Researchers have developed a new mouse model that allows them to replicate normal pigment cells at the earliest stages of conversion to malignant skin cancer in humans. After testing the mouse with a combination of two drug therapies, the team found the treatment caused a statistically significant regression in cancer cell development.
The study was led by scientists at the University of California, San Francisco Helen Diller Family Comprehensive Cancer Center and the University of Vermont College of Medicine. The findings are published March 12, 2009 in the advance online edition of Nature Genetics.
Melanoma is a type of skin cancer that develops from pigment cells called melanocytes. It is the most rapidly increasing cancer in the United States, according to the National Cancer Institute, with more than 62,000 people diagnosed with the disease in 2008. Of these, it is estimated that more than 8,000 will die within three to four years after a form of the recurrent disease spreads, or metastasizes, to other sites in the body.
“There has not been a major advance in the treatment of metastatic melanoma in the last 25 years,” says Martin McMahon, PhD, senior co-author of the study and Efim Guzik Distinguished Professor in Cancer Biology at the UCSF. “While other cancers are more common, it is the rate of increase and the often aggressive course of the disease that worries people who study melanoma.”
By far the earliest and most common genetic alteration in melanoma is a mutation in an oncogene—a gene that can cause normal cells to become cancer cells—called BRAF. For this study, scientists generated a mouse that allowed them to switch on that oncogene in melanocytes. The research team found that the benign lesions observed in a mouse expressing the gene are very similar to the benign sun-induced moles that often develop in humans and which also contain BRAF mutations. Benign sun-induced moles generally never progress to malignancy, but such lesions are a potential precursor to cancer.
BRAF mutation is not the only genetic alteration observed in human melanoma. It is often found in combination with the silencing of PTEN, an important tumor-suppressor gene. By combining activation of the BRAF gene with deletion of the PTEN suppressor gene, the research team effectively modeled a combination of mutations seen in about 30 percent of all malignant melanomas. Under these circumstances the mice rapidly developed melanoma that displayed extensive metastasis.
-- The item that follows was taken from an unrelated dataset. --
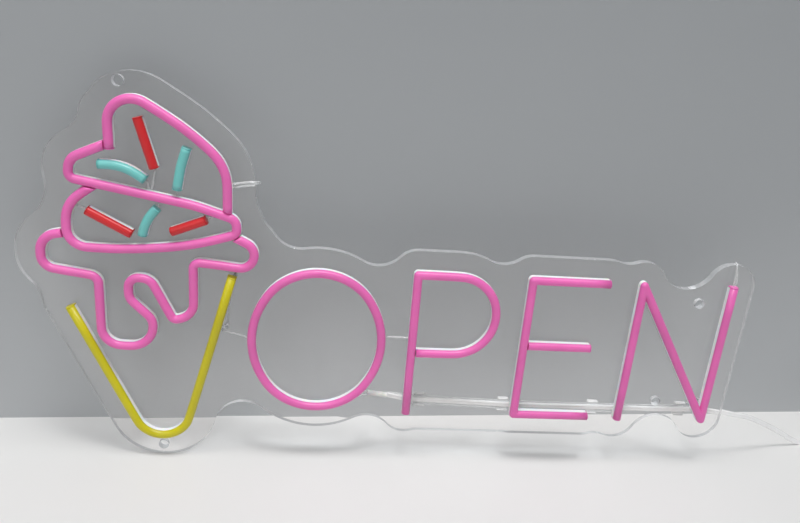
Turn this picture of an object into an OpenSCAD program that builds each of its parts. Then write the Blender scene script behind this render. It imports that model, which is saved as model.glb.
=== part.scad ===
// Ice-cream shop sign: LED neon flex on a contour-cut acrylic backboard.
// Millimetres. X to the right, Y into the wall, Z up.
// The origin is the centre of the top left hang hole, on the board's back face.

/* [Backboard] */
// Thickness of the acrylic sheet
board_t = 5; // [4:0.5:8]
// How far the board reaches past the middle of the tubes
board_margin = 17; // [14:0.5:20]
// How far the whole outline lies below an even margin
outline_drop = 1; // [0:0.5:2]
// Radius of the hollows between two lobes of the outline
hollow_r = 20; // [12:1:24]
// Diameter of the hang holes
hang_d = 7; // [4:0.5:8]
// Diameter of the small wire holes
wire_hole_d = 2.6; // [2:0.1:3]

/* [Neon flex] */
// Width of the flex, which is also the diameter of its dome
flex_w = 6; // [5:0.5:7]
// Height of the white channel that stands on the board
channel_h = 3.2; // [3.2:0.1:6]
// Thickness of the channel's walls and floor
channel_wall = 1; // [0.6:0.1:1.4]
// Height of the LED strip with its chips
strip_h = 1.2; // [0.6:0.1:1.6]
// Depth of the jacket's rib inside the channel
rib_h = 0.9; // [0.5:0.1:1.2]
// Thickness of the silicone seal on a free end
seal_t = 0.8; // [0.4:0.1:1.5]

/* [Letters] */
// Height of the tops of the letters
letters_top = -113; // [-116:0.5:-110]
// Height of the bottoms of the letters
letters_base = -217.5; // [-220:0.5:-214]
// Left edge of the P
p_left = 190; // [186:0.5:192]
// Width of the P
p_width = 56.5; // [56:0.5:60]
// Height of the P's bowl
p_bowl_h = 58; // [57:0.5:62]
// Left edge of the E
e_left = 269; // [266:0.5:272]
// Width of the E
e_width = 53.5; // [48:0.5:56]
// Left edge of the N
n_left = 347.5; // [345:0.5:352]
// Width of the N
n_width = 65; // [60:0.5:68]
// Centre of the O, across
o_x = 124.5; // [120:0.5:128]
// Centre of the O, up
o_z = -165.5; // [-168:0.5:-163]
// Half of the O's width
o_half_w = 44.5; // [42:0.5:46]
// Half of the O's height
o_half_h = 50.5; // [49:0.5:52]
// Radius of the O's two flatter sides
o_side_r = 57; // [53:1:62]

/* [Power lead] */
// Width of the flat twin lead
lead_w = 4; // [3.6:0.1:4.2]
// Thickness of the flat twin lead
lead_t = 2.2; // [1.8:0.1:2.2]
// Mean diameter of the coil
coil_d = 43; // [40:1:46]
// Diameter of a wire
wire_d = 1.4; // [1:0.1:1.6]

/* [Plug] */
// Diameter of the plug's moulded body
plug_d = 9.8; // [9:0.1:11]
// Length of the moulded body
plug_l = 19; // [17:0.5:22]
// Length of its strain relief
relief_l = 6; // [5:0.5:8]
// Outside diameter of the barrel
barrel_d = 5.5; // [5.5:0.1:5.6]
// Bore of the barrel
barrel_bore = 2.1; // [2.1:0.4:2.5]
// Length of the barrel
barrel_l = 9.5; // [9:0.5:11]

/* [Hidden] */

PINK = [0.82, 0.42, 0.68];
YELLOW = [0.78, 0.75, 0.1];
RED = [0.76, 0.14, 0.15];
TEAL = [0.45, 0.71, 0.69];
WHITE = [0.95, 0.93, 0.95];
CREAM = [0.95, 0.95, 0.85];
CLEAR = [0.85, 0.88, 0.9, 0.35];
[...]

Next, the researchers studied the impact of a combination of two different drugs on mouse melanoma. Each drug in its own unique way targeted the internal growth control circuits of cancer cells. One drug is an experimental therapy supplied by Pfizer Inc., that inhibits the action of a protein called MEK that acts “directly downstream of BRAF,” McMahon explained. Consequently, oncogenic BRAF gene generates a series of signals that support a high level of MEK activity. The other drug, Rapamycin, is an immunosuppressant drug already in clinical trials for cancer. As single agents, these drugs could prevent the onset of melanoma but, more importantly, when administered in combination to mice with pre-existing melanoma, there was a modest but statistically important level of regression in cancerous cells, according to McMahon.
“The study indicates that the mouse model we have built, based on the cardinal genetic features of the human disease, can be used to test responses to targeted therapeutics,” says McMahon. “The signal failure to improve the prognosis of metastatic melanoma patients is likely to be improved on in years to come by the use of agents that target specific genetic mutations in the disease. Nevertheless I believe it will up be three to five years before the types of pre-clinical experiments we are doing right now will result in improved prognosis for patients with metastatic melanoma.”
The scientists emphasized that although they engineered mice with very specific genetic alterations, it is possible that human melanoma is genetically more complex than the model they have generated. To address this, McMahon and Boris Bastian, MD, professor of dermatology and clinical professor of pathology at UCSF, are discussing the possibility of making additional modifications to the mouse model to make it more relevant to the genetic complexity found in human melanoma.
“Although the combination of drugs we administered might not be used in the clinic, our work suggests further avenues of research in a pre-clinical setting and in clinical trials,” says McMahon. “In fact it is fair to say also that there are a number of drugs already in clinical trials that target the same pathways we are interested in.”
The work was an integral collaboration between McMahon’s laboratory at UCSF and the laboratory of Marcus Bosenberg, MD, PhD at the University of Vermont. Bosenberg is a senior co-author with McMahon. The studies at the University of Vermont were primarily conducted by David P. Curley, a student in the laboratory of Bosenberg. The work at UCSF was primarily carried out by a post-doctoral fellow, David Dankort, PhD, who has since become a faculty member at McGill University in Montreal.
Additional co-authors of the paper were Robert A. Cartlidge and Anthony N. Kamezis of the UCSF Helen Diller Family Comprehensive Cancer Center, Betsy Nelson and William E. Damsky, Jr., of the University of Vermont College of Medicine, and Mingjian J. You and Ronald A. DePinho of the Dana-Farber Cancer Institute and Harvard Medical School.
The study was supported by the Diana Ashby Award of The Melanoma Research Foundation, which was presented to McMahon, a UC Discovery grant in partnership with Genentech, Inc., and the National Institutes of Health.